On July 29, Starbucks released its Q3 financial report for fiscal year 2025 (ending June 29). The global coffee giant brought in $8.918 billion in revenue from its café operations, slightly surpassing market expectations. A key driver of this growth was the addition of 1,151 new company-operated stores worldwide over the past 12 months, contributing $927 million in incremental sales.
North America remains Starbucks’ foundation, accounting for $6.927 billion in revenue—about 73% of its total café income—with only modest year-over-year growth of 1.6%. Meanwhile, China, the company’s second-largest market, generated $790 million in Q3 revenue, up 8% year-over-year. This marks one of the top three quarterly performances for the market since FY2023.
China’s growth came largely from aggressive expansion—adding 522 stores in one quarter—and strategic pricing tactics like menu adjustments and discounts through delivery platforms. These moves helped reverse four consecutive quarters of declining same-store sales, with same-store revenue and transaction volume growing by 2% and 6%, respectively. As of June, Starbucks operated 7,828 stores in China—about 19% of its 41,097 global locations—but this footprint accounted for only 8% of global revenue.
In 2017, Starbucks went all-in on China by acquiring full control of its East China operations, achieving double-digit sales growth and peaking at a 12% share of company-wide revenue. At its height, Starbucks commanded 42% of China’s chain coffee market, thanks to its "third place" concept: a premium space between home and work. Shanghai became its only administrative headquarters outside Seattle.
But times have changed. Despite record store counts, Starbucks’ market share in China has plunged to just 14% in 2024. The coffee market itself has boomed, but Starbucks' revenues have merely stabilized. Rising domestic competitors like Luckin Coffee have reshaped consumer habits, selling affordable grab-and-go coffee and pushing the entire industry away from experiential spaces toward convenience and pricing.
In Q2, Luckin posted 47.1% year-over-year growth with 12.36 billion yuan ($1.7 billion USD) in revenue—about 2.5 times Starbucks China. In volume terms, the gap is even larger given Luckin’s lower pricing.
Initially dismissed as non-competitors, Luckin and similar brands have since altered the consumer landscape. While Starbucks still relies on ambiance and service, Luckin has normalized coffee as an everyday, low-cost beverage. Consumers now question whether Starbucks’ premium pricing is worth it—especially when a comparable cup can cost less than 10 RMB.
Starbucks’ core challenge isn’t just Luckin’s pricing—it’s a deeper shift in the definition of coffee itself. What used to be a luxury experience is now seen as functional and fast. Starbucks is struggling to defend its "third space" identity in a market increasingly defined by price and convenience.
Though Starbucks’ China stores still lead in per-store revenue (730,000 RMB annually vs. Luckin’s 540,000), the gap is narrowing. Starbucks’ efforts to respond—such as reducing the price of iced beverages by an average of 5 RMB—have helped slightly, but feel more like tactical patches than strategic solutions.

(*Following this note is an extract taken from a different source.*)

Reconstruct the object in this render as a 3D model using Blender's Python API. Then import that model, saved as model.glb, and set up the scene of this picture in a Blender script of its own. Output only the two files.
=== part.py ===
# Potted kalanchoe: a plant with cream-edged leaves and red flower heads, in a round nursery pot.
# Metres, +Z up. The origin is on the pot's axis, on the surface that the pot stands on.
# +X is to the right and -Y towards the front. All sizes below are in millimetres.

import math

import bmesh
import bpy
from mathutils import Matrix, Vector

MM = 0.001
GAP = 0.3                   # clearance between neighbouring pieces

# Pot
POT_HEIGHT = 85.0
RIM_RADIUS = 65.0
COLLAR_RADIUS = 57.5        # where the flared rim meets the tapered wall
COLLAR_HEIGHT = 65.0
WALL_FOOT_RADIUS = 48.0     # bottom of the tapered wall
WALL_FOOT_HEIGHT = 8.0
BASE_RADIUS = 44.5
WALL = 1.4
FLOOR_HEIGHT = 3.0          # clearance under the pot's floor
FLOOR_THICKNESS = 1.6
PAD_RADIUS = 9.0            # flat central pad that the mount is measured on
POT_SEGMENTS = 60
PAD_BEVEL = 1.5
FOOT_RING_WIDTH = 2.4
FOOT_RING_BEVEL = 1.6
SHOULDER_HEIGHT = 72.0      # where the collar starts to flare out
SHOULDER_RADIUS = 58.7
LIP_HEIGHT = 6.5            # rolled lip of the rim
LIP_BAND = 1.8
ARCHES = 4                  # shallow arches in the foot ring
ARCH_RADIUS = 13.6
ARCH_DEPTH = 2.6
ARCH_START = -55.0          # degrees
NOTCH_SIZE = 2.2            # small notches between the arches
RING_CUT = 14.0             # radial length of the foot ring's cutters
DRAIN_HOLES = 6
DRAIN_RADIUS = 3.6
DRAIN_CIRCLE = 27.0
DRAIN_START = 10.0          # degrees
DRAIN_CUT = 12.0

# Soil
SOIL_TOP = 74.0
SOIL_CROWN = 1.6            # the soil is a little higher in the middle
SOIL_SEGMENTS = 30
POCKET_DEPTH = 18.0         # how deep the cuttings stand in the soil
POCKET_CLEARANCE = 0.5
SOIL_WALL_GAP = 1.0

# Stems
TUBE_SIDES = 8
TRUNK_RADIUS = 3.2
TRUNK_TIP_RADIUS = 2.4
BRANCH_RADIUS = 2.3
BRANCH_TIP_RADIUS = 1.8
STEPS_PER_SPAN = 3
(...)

The brand has also resorted to more promotions on delivery platforms, albeit discreetly, by bundling drinks or offering discount cards. Still, more and more consumers no longer value the Starbucks "experience" and are comparing it directly with rivals on price and speed.
Long-term fixes may require structural changes. Toward the end of 2023, reports emerged that Starbucks was exploring strategic options for its China operations, including partial equity sales. By early 2025, this had materialized into real negotiations. Over 20 investors—including Hillhouse Capital, Carlyle Group, DCP Capital, and China Resources—have expressed interest.

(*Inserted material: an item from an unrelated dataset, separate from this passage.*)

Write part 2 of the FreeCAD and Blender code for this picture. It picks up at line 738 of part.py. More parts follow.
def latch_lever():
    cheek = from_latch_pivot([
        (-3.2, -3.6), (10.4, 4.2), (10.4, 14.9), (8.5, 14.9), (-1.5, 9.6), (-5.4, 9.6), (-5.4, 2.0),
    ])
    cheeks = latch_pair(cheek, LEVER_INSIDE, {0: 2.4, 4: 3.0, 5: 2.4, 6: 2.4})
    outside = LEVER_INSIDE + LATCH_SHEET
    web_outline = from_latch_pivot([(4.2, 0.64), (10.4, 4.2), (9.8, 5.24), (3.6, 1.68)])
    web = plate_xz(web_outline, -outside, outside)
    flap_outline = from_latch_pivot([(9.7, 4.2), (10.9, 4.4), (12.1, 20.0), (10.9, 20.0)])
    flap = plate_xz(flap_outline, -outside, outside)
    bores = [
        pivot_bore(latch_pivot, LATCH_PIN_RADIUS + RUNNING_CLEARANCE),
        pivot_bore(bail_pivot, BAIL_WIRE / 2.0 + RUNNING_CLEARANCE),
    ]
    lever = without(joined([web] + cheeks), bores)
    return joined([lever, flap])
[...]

These firms bring capital, tech, and experience in China’s fast-moving food and beverage space. For example, Hillhouse backed Heytea and Mixue Bingcheng; Carlyle helped McDonald’s China expand; and China Resources is behind both Pacific Coffee and Oatly. DCP Capital is a major investor in none other than Luckin Coffee.
Starbucks CEO Laxman Narasimhan (Brian Niccol) confirmed the interest in a recent earnings call, reiterating the company’s commitment to China while expressing openness to retaining a significant share of the business.

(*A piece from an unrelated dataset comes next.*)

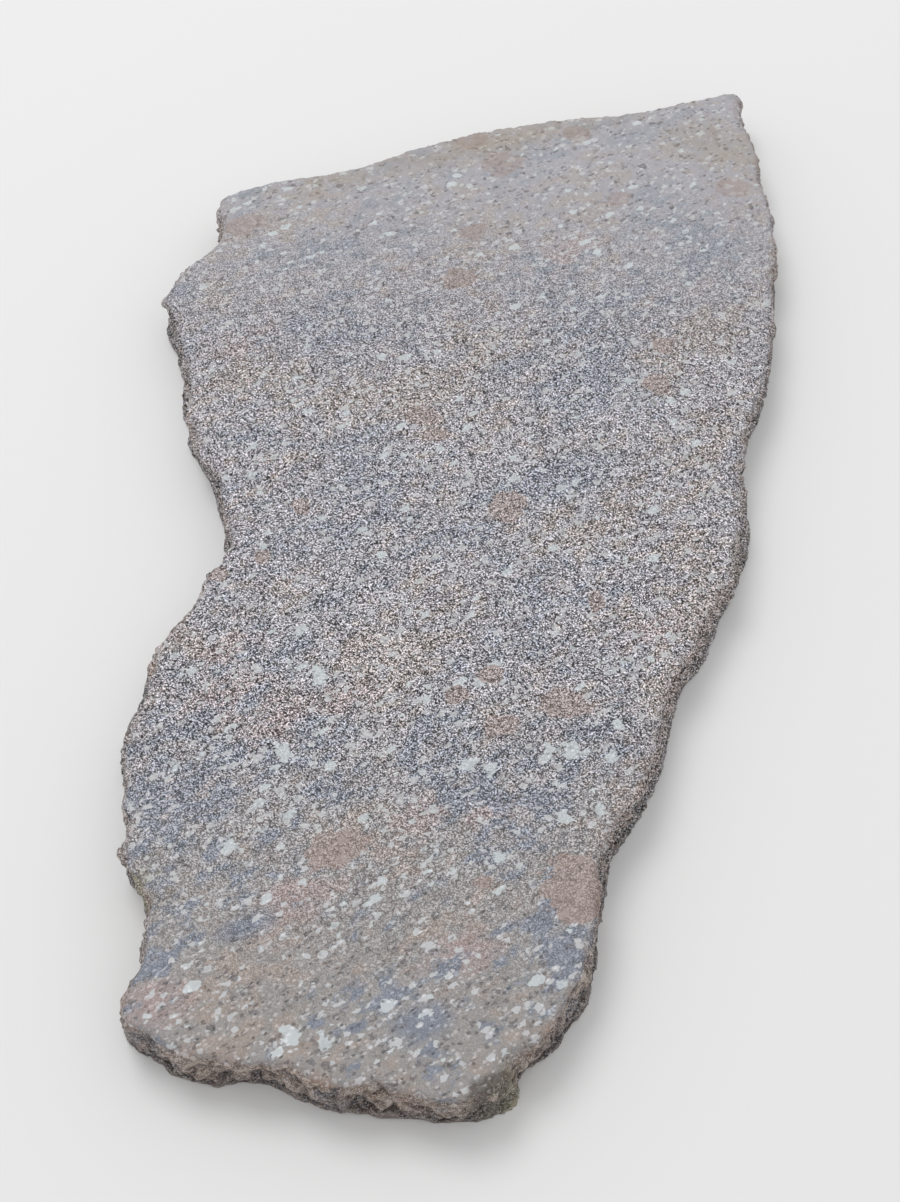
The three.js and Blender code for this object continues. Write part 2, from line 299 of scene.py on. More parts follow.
def flake_scars(spacing, depth, tilt, seed):
    """How far each point lies inside the unbroken side, for scars about `spacing` apart."""
    random = np.random.default_rng(seed)
    stretch = np.array([1, 1, BED_STRETCH])
    count = int(SIDE_AREA / spacing**2 * BED_STRETCH)
    broken = points[side > BROKEN]
    broken = broken[np.lexsort(broken.round(5).T)]  # in the same order each time
    middles = broken[random.choice(len(broken), count, replace=False)]
    tree = kdtree.KDTree(count)
    for index, middle in enumerate(middles * stretch):
        tree.insert(middle, index)
    tree.balance()
    tilts = random.normal(0, tilt, (count, 3))
    depths = random.uniform(0, depth, count)
    on_side = np.flatnonzero(chipped > 0)
    wobble = np.array([noise.noise_vector(place / (SHAKE_SIZE * spacing)) for place in points[on_side]])
    shaken = points[on_side] + SHAKE * spacing * wobble
    near = np.array([[hit[1] for hit in tree.find_n(place, REACH)] for place in shaken * stretch])
    away = shaken[:, None] - middles[near]
    slope = np.clip((away * tilts[near]).sum(2), -depth, depth)
    gap = np.linalg.norm(away * stretch, axis=2) / spacing
    inside = np.zeros(len(points))
    inside[on_side] = (depths[near] + slope - DISH * depth * gap**2).max(1)
    return np.maximum(inside, -BULGE * depth) * chipped


print("share of points that can be chipped:", round(float((chipped > 0).mean()), 2))

# %% Break the sides
BIG_SCARS = {"spacing": 11 * MM, "depth": 1.7 * MM, "tilt": 0.30, "seed": 1}
SMALL_SCARS = {"spacing": 4.4 * MM, "depth": 0.9 * MM, "tilt": 0.36, "seed": 2}
RIM_SHARE = 0.35  # how much of the breakage is left at the foot and at the brink, where edges wore off
height = points[:, 2] / MM  # the slab is about 22 high
inner_band = smoothstep(height, 1, 8) * (1 - smoothstep(height, 15, 21.5))
breakage = RIM_SHARE + (1 - RIM_SHARE) * inner_band
scars = (flake_scars(**BIG_SCARS) + flake_scars(**SMALL_SCARS)) * breakage
print("scars, mm:", span(scars))

# %% [markdown]
# ## Small relief
#
# The upper face is a split surface: nearly flat, with a fine tooth, thin steps where one layer of the rock
# ran out, and small pits where grains came away. The sides are rougher, with lumps and sharp small ridges.
# A Displace modifier could add each of these, but as arrays they can be added up and moved in one go. The
# points move along blurred normals, because along their own ones a rough surface folds over itself.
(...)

Historically, Starbucks has maintained strict control over its brand and operations. It has gradually bought back joint ventures in China over the years—from North China in 2006 to South and East China by 2017—to build a fully owned local network. That full-ownership model ensured brand consistency and control over the "third place" concept.
Now, the shift toward strategic partnerships is less about abandoning control and more about leveraging local expertise in digital operations, franchising, and product innovation—areas where local rivals have outpaced Starbucks.
Analysts point out that Starbucks' heavy reliance on self-operated stores slows its expansion compared to asset-light, franchised competitors. Meanwhile, it’s playing catch-up in digital engagement and local taste innovation.
At an estimated valuation of $5–6 billion USD, Starbucks China contributes less to the company’s global valuation than one might expect—only about 5%, despite accounting for nearly 20% of global stores. This implies Starbucks China has gone from being the company’s crown jewel outside the U.S. to a discounted asset in need of reinvention.